In complex programmes, that distinction matters. When conditions become uncertain, organisations need people who can question assumptions, interpret signals and explain what the data really means – not just present it.
Digital needs governance, not just dashboards
So, is the shift towards digitally enabled project management the right direction? In my view, yes, but only if we are clear about what success looks like.
Success is not more dashboards or faster reporting. It is better decision-making, earlier insight into emerging issues, stronger professional capability and governance that keeps pace with the speed of digital information.
The key point is simple but worth repeating: Digital does not remove the need for governance, control and assurance. It increases it.

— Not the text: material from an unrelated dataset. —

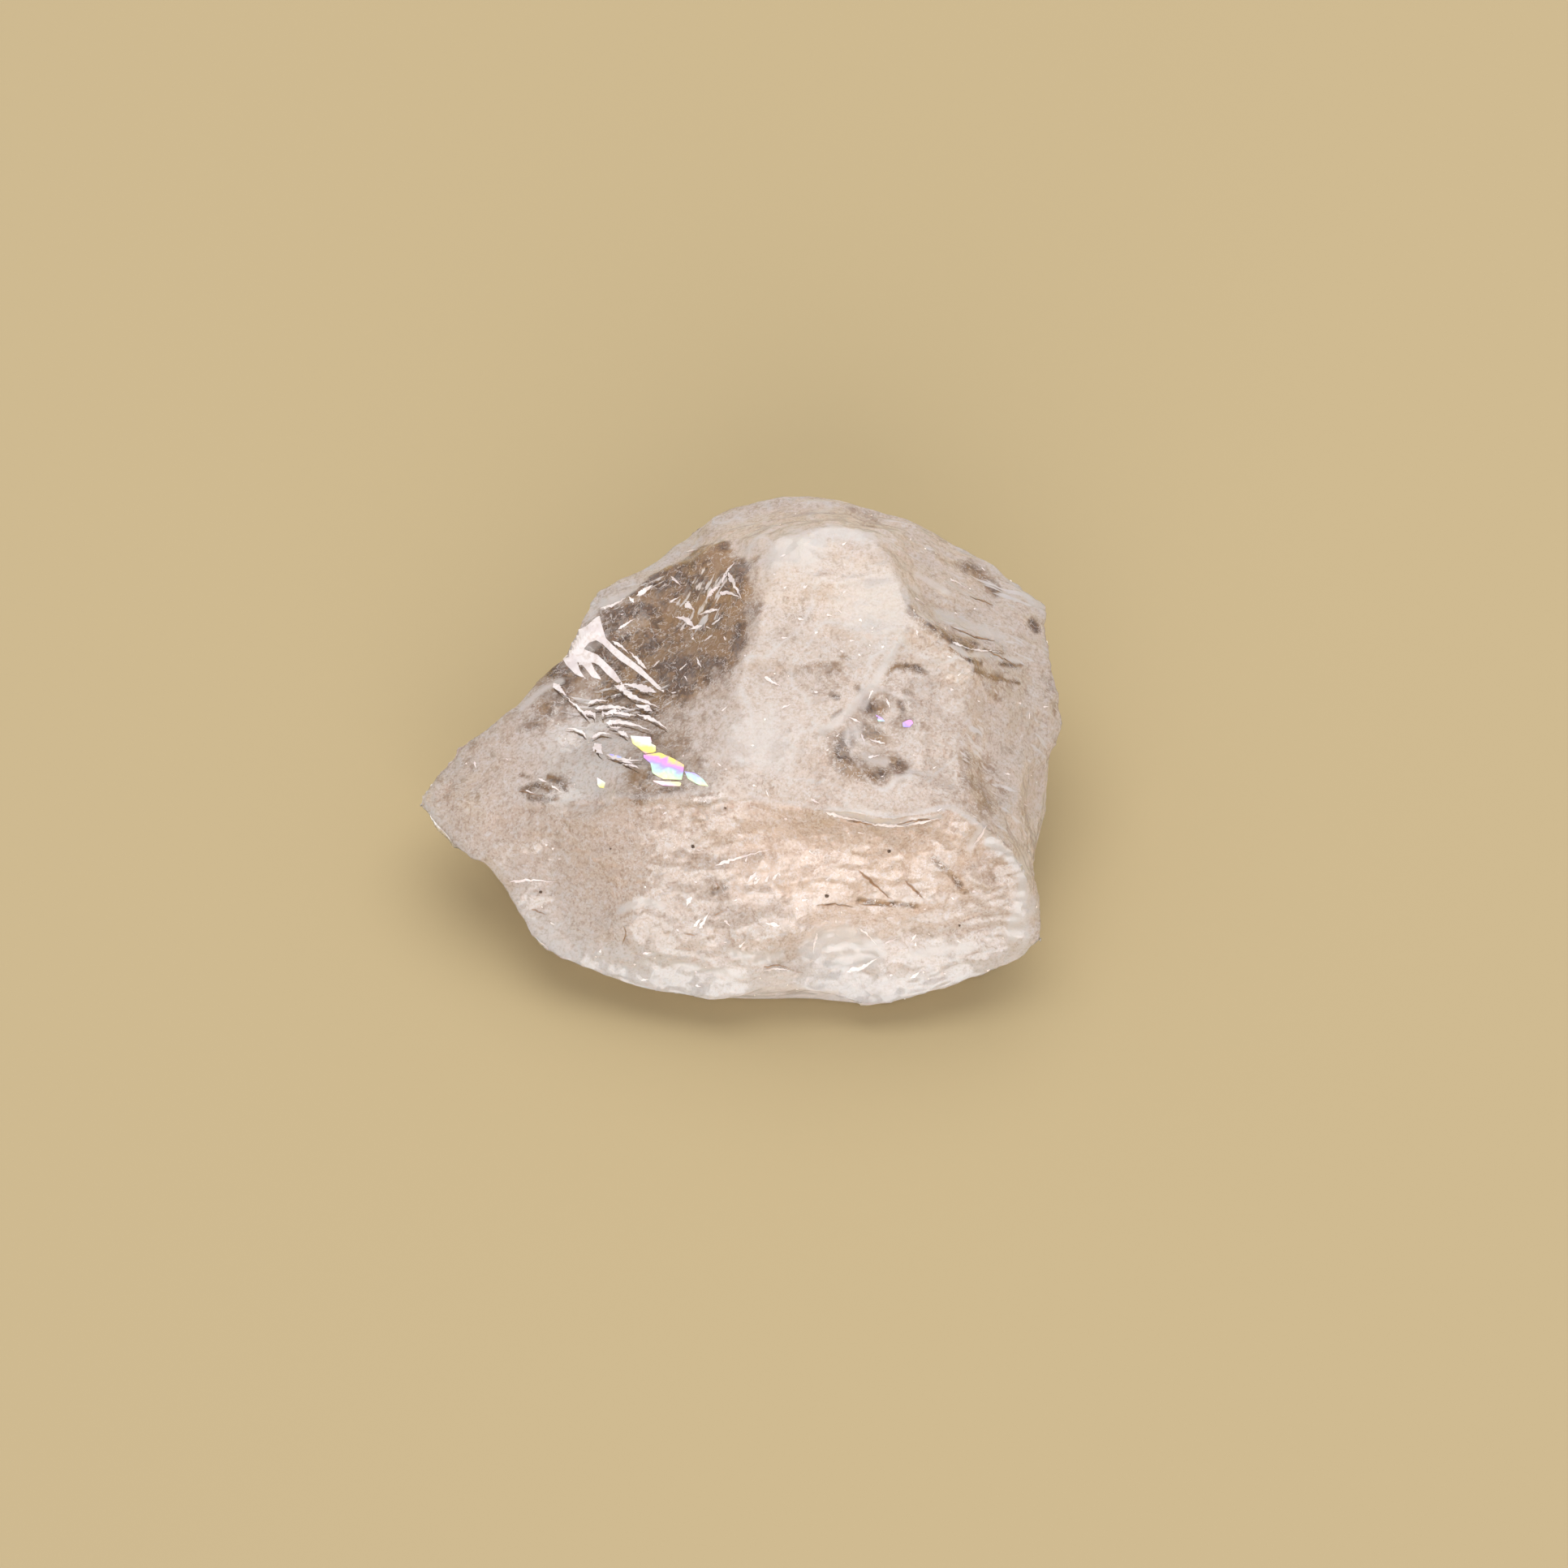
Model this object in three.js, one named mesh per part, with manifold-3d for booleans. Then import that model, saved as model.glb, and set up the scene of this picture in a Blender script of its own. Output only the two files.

And this is the bit that really matters. Digital isn’t the answer in itself. It’s an amplifier. If your governance and data are weak, it will amplify the noise. If they’re strong, it will amplify your ability to act early, make better decisions and keep complex programmes on track.
Without that foundation, all we’re really doing is accelerating how quickly we can get to the wrong answer.
5 Top Tips: Making governance work in a digital world
- Design governance for decisions, not compliance. Your governance should enable timely, confident decisions and not just demonstrate that reviews have taken place.
- Test the story, not just the data. Use governance forums to challenge whether the narrative holds up, not just whether the numbers are accurate.
- Make assumptions visible. Ensure decision-makers understand what sits behind the data, including its limitations and uncertainty.
- Encourage curiosity in decision forums. Good governance creates space for questioning and challenge, rather than reinforcing a single view.
- Protect the development of professional judgement. Ensure digital tools support learning, so teams can interpret, challenge and explain – not just present. If we don’t develop these skills in our teams, we’ll never realise the benefits that digital advances can realise.